Enfin, si ce n’est l’histoire propre de Fitzgerald qui peut envoûter et apitoyer le lecteur, ce sera l’ambiance qu’il insuffle à son récit, mêlant poésie, moments oniriques/lyriques et intrigues à tiroirs. Le roman peut paraître court pour nous donner le temps de s’identifier à un personnage, mais tout est dit en peu de lignes et décrit la société de l’époque de façon poignante: racisme, oisiveté, futilité, cynisme, arrivisme… Dans ce sombre tableau des Années Folles, les notes tendres apportent une forte touche de mélancolie et de romantisme. Gatsby, amoureux inconditionnel mais éconduit, abandonné de tous dans son échec et diffamé, conserve sa part d’humanité par l’amitié que lui porte Nick. On se met à détester celle qu’il aimait si chèrement et à maudire la malchance pour son amour contrarié.

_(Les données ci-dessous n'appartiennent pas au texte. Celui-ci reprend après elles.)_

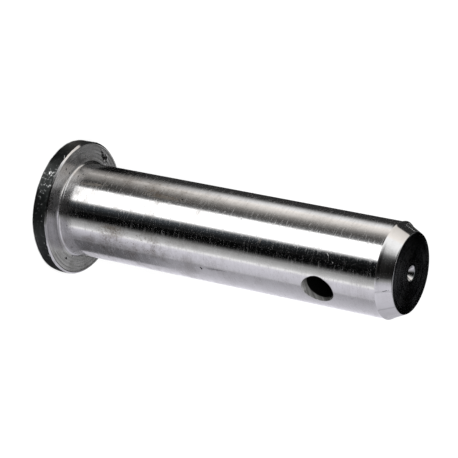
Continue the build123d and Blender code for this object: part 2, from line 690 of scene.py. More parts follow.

La conclusion du roman peut paraître amère, puisqu’en fin de compte il semble difficile aux hommes de changer ici-bas leur condition. Mais il faut retenir ce que Fitzgerald a essayé de nous dire et qui est ce bagage évoqué plutôt : Gatsby tente de les changer, même s’il n’y parvient pas. « Ni le feu ni la glace ne sauraient atteindre en intensité ce qu'enferme un homme dans les illusions de son cœur. » Fitzgerald aura tenté jusqu’à ses 44 ans de devenir le témoin d’une époque. Son talent fut incompris et l’œuvre de Gatsby tomba dans l’oubli après les années 30. Mais en parlant avec son âme, dans toute la douleur qui était la sienne, Fitzgerald a fait de cette œuvre un classique au-delà de sa mort comme bon nombre de génies artistiques.